Of course it would be rather late in the day to object, given that the entire team was named after the Hollywood film released the same year as the new franchise was granted to Toronto. It could have been worse; the Raptors took their name from Jurassic Park, while at the same time Disney got a new NHL franchise for Disneyland Anaheim, and named it after their hockey film, The Mighty Ducks.
We should be grateful that Jurassic Park was the top grossing film of 1993, when the franchise was awarded. Imagine if the second place film that year had been first, and the easily influenced Toronto fans – not yet a “fan base” – had been swayed by Mrs. Doubtfire. We might have had the Toronto Matronly Impersonators, which would have made the whole enterprise ever more fabulously diverse come 2019. Still, even the Matronly Impersonators would not be as ridiculous a name as the Miami Heat.
Down at Jurassic Park I bought a hat – NBA Finals logo included – for one of my students who is an ardent fan. It also served to provide a modicum of pluvial protection in the moment, having been shorn of my umbrella. Upon the vendor’s table were also tattoo templates, for those in the fan base who prefer to wear their allegiance on their arm rather than their sleeve. The NBA is chock full of tattoos, with some of the players so heavily decorated that it difficult to see where one begins and another ends.

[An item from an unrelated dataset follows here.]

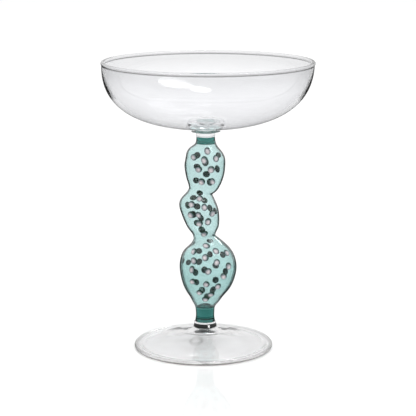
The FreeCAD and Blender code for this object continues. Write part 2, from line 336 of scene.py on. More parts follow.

I am not inclined to tattoos – quite vigorously opposed in fact – but I did learn in these playoffs about one tattoo that I found intriguing, even appealing. Stephen Curry of the Warriors is, by NBA standards, admirably chaste in his body art including, apparently, a biblical verse in Hebrew. But the one that caught was eye was this:
It’s a clever reference to John 3:30, the words of John the Baptist: He must increase, I must decrease. Increase and decrease are understood differently in a basketball game, which is a good thing, even an important thing, but not the ultimate thing.
As for Jurassic Park tonight, I have already done my bit. I will leave it this evening to Drake. I will decrease. Is it possible for him to increase anymore?